Lockwood points out that Issuers and advisers can find it difficult to distinguish between a fact and a change and what is deemed “material” under the statute.

An example of a material fact that is typically not a material change is in the case of merger negotiations. While the fact that there are merger negotiations can influence the price of an issuer’s securities, Lockwood says there is generally no change in the issuer’s business, operations or capital until the parties proceed with the transaction.

Lockwood says certain documents, such as a prospectus or earning report, must disclose all material facts. However, the obligation to make timely disclosure is “limited to the occurrence of a material change.”

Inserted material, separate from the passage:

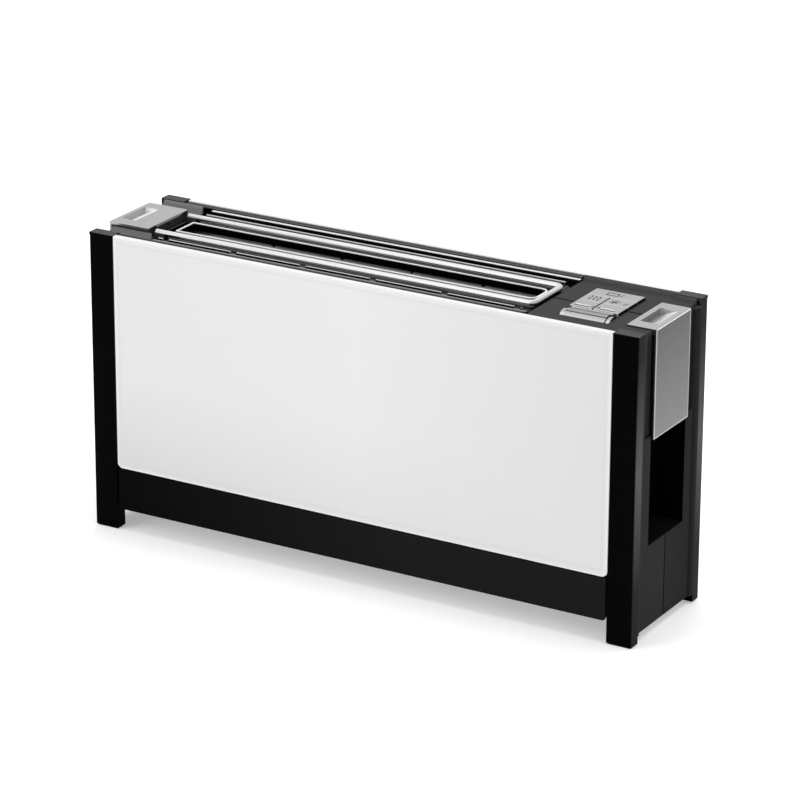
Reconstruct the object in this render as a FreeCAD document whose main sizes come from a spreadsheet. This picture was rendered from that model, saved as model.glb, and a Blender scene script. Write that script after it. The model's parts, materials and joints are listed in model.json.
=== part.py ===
import FreeCAD, Part
import math
import os
import Sketcher

# A long slot toaster. X runs along the slot, Y to the rear, Z up, and the
# origin lies on the floor below the middle. Lengths are in millimetres.

# Sizes that drive the model
sizes = {
    # the outside of the case
    "body_length": 420.0,
    "body_depth": 98.0,
    "body_height": 215.0,
    "shell_wall": 2.0,
    "seam_gap": 0.3,
    "seam_groove": 0.4,
    "fit_gap": 0.3,
    "slide_gap": 0.4,
    "sheet_steel": 1.2,
    # the posts, the feet and the end faces
    "post_width": 18.5,
    "post_depth": 9.0,
    "foot_depth": 8.0,
    "foot_pad": 1.0,
    "end_bottom": 6.0,
    "end_inset": 1.9,
    "pocket_inset": 3.2,
    "end_inner": 4.4,
    "pocket_bottom": 141.0,
    "sweep_lower": 14.0,
    "sweep_upper": 16.0,
    # the channels that the two levers run in
    "channel_half": 25.0,
    "window_bottom": 64.0,
    "right_channel": 22.0,
    "left_channel": 33.0,
    "stem_slot": 8.0,
    # the control panel, the top rails and the black pedestals
    "panel_drop": 3.0,
    "panel_edge": 87.5,
    "panel_skirt": 10.0,
    "curb_land": 0.8,
    "rail_drop": 0.7,
    "rail_width": 5.0,
    "rail_groove": 1.0,
    "rail_height": 14.0,
    "vent_rail_inset": 10.2,
    "vent_rail_width": 2.5,
    "vent_rail_drop": 1.5,
    "pedestal_drop": 6.0,
    "pedestal_dish": 3.2,
    # the base band and the glass
    "band_bottom": 16.0,
    "band_top": 46.0,
    "band_gap": 1.3,
    "band_corner": 2.0,
    "band_flange": 8.0,
    "glass_thickness": 4.0,
    "glass_corner": 4.5,
    "glass_seat": 0.5,
    # the pressed deck around the slot
    "deck_left": 44.0,
    "deck_half": 30.8,
    "deck_floor_drop": 4.8,
    "deck_lip_drop": 2.2,
    "deck_corner": 5.0,
    "deck_sheet": 1.0,
    "slot_left": 46.6,
    "slot_right": 97.0,
    "slot_half": 10.0,
    "slot_corner": 5.0,
    "lip_skirt": 9.0,
    "notch_width": 5.0,
    "lip_fold": 1.5,
    "deck_end_gap": 2.2,
    "tongue_inner": 13.0,
    "tongue_outer": 22.0,
    "notch_count": 6.0,
    "notch_inset": 50.0,
    "notch_margin": 8.0,
    # the toasting chamber
    "chamber_floor": 34.0,
    "reflector_inset": 10.2,
    "reflector_drop": 8.0,
    "mica_inset": 20.0,
    "mica_sheet": 1.2,
    "mica_bottom": 45.0,
    "mica_drop": 20.0,
    "ribbon_width": 2.5,
    "ribbon_sheet": 0.5,
    "ribbon_margin": 7.5,
    "ribbon_turns": 10.0,
    "guard_inset": 33.0,
    "guard_wire": 0.9,
    "guard_margin": 4.0,
    "guard_count": 11.0,
    "support_half": 8.0,
    "support_height": 118.0,
    "support_sheet": 3.0,
    "support_gap": 2.0,
    "window_count": 10.0,
    "window_half": 4.8,
    # the toast lift in the right end
    "lift_travel": 70.0,
    "lift_rod_inset": 80.0,
    "lift_rod_half": 14.0,
    "lift_rod_radius": 2.0,
    "bush_wall": 1.5,
    "carriage_gap": 1.2,
    "rod_fit": 0.06,
    "carriage_bottom": 115.0,
    "carriage_height": 40.0,
    "bracket_drop": 23.0,
    "stem_height": 141.0,
    "stem_depth": 12.0,
    "lever_bottom": 140.0,
    "lever_sheet": 1.65,
    "plate_bottom": 138.0,
    "cap_sheet": 2.0,
    "toast_cap_drop": 1.8,
    "rack_cap_rise": 0.9,
    "recess_depth": 5.0,
    "recess_half": 14.5,
    "toast_recess_length": 13.6,
    "rack_recess_length": 11.5,
    "recess_margin": 3.5,
    "spring_radius": 4.0,
    "spring_wall": 1.2,
    "armature_sheet": 3.0,
    "armature_half": 9.0,
    "core_leg": 5.0,
    # the bun rack and its lift in the left end
    "wire_radius": 2.2,
    "wire_drop": 2.2,
    "rack_half": 20.0,
    "rack_right": 92.0,
    "rack_left": 36.0,
    "rack_corner": 4.5,
    "gear_module": 1.5,
    "lever_teeth": 22.0,
    "rack_teeth": 11.0,
    "spare_teeth": 4.0,
    "pressure_angle": 25.0,
    "flank_points": 3.0,
    "gear_addendum": 1.3,
    "gear_clearance": 0.3,
    "gear_backlash": 0.3,
    "pinion_drop": 91.0,
    "pinion_axle": 2.0,
    "tooth_layer": 3.2,
    "bar_back": 5.0,
    "beam_rise": 26.0,
    "beam_depth": 8.0,
    "leg_width": 6.0,
    "rack_rod_half": 33.0,
    "rack_rod_radius": 1.5,
    # the keys, the browning roller and the electronics
    "keypad_right": 34.0,
    "keypad_left": 70.0,
    "keypad_half": 27.0,
    "keypad_slit": 0.4,
    "key_rise": 1.9,
    "key_sheet": 2.5,
    "key_travel": 1.0,
    "key_stem": 6.0,
    "key_column": 53.2,
    "key_row": 2.35,
    "key_strip": 14.35,
    "key_front": -11.6,
    "frame_sheet": 2.0,
    "frame_lap": 1.5,
    "roller_radius": 8.5,
    "roller_drop": 6.0,
    "roller_place": 19.5,
    "roller_flutes": 24.0,
    "flute_land": 0.8,
    "flute_depth": 0.7,
    "cheek": 3.0,
    "cheek_step": 0.9,
    "roller_axle": 1.5,
    "board_drop": 16.0,
    "board_sheet": 1.6,
    "board_margin": 5.0,
    "switch_body": 3.4,
    # the tray, the gland and the small hardware
    "base_sheet": 1.2,
    "tray_inset": 95.0,
    "tray_wall": 1.0,
    "tray_height": 8.0,
    "tray_front": 8.0,
    "tray_lip": 12.0,
    "gland_inset": 32.0,
    "gland_height": 31.0,
    "gland_radius": 6.5,
    "gland_bore": 3.5,
    "gland_length": 8.0,
    "screw_inset": 60.0,
    "screw_radius": 1.5,
    "screw_head": 3.0,
}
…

Lockwood says it would be “unrealistic” to expect companies to immediately report, for example, an external event or “material” fact, such as bad weather impacting sales. That is generally more appropriate to include when releasing company quarterly earnings.

However, there is an obligation to tell the markets promptly about an important “material” change in a company’s operations or capital structure because the company is in “the best position to know what it’s doing or not doing.”

Lockwood notes that determining whether and when there has been a change in an issuer’s business, operations, or capital “often proves challenging.” The SNC and Lundin decisions help clarify the distinction between what is a “change” or a “fact” and, if deemed a change, whether it is “material.”

He also points to the Supreme Court of Canada’s decision in Kerr v. Danier Leather, which says the distinction between a “material change” and a “material fact” does not focus on the magnitude of the change but instead focuses on whether the change was external to the company as opposed to whether the change was internal to the business, operations, or capital of the company.

A “material fact” can be external to the company, whereas a “material change” generally cannot.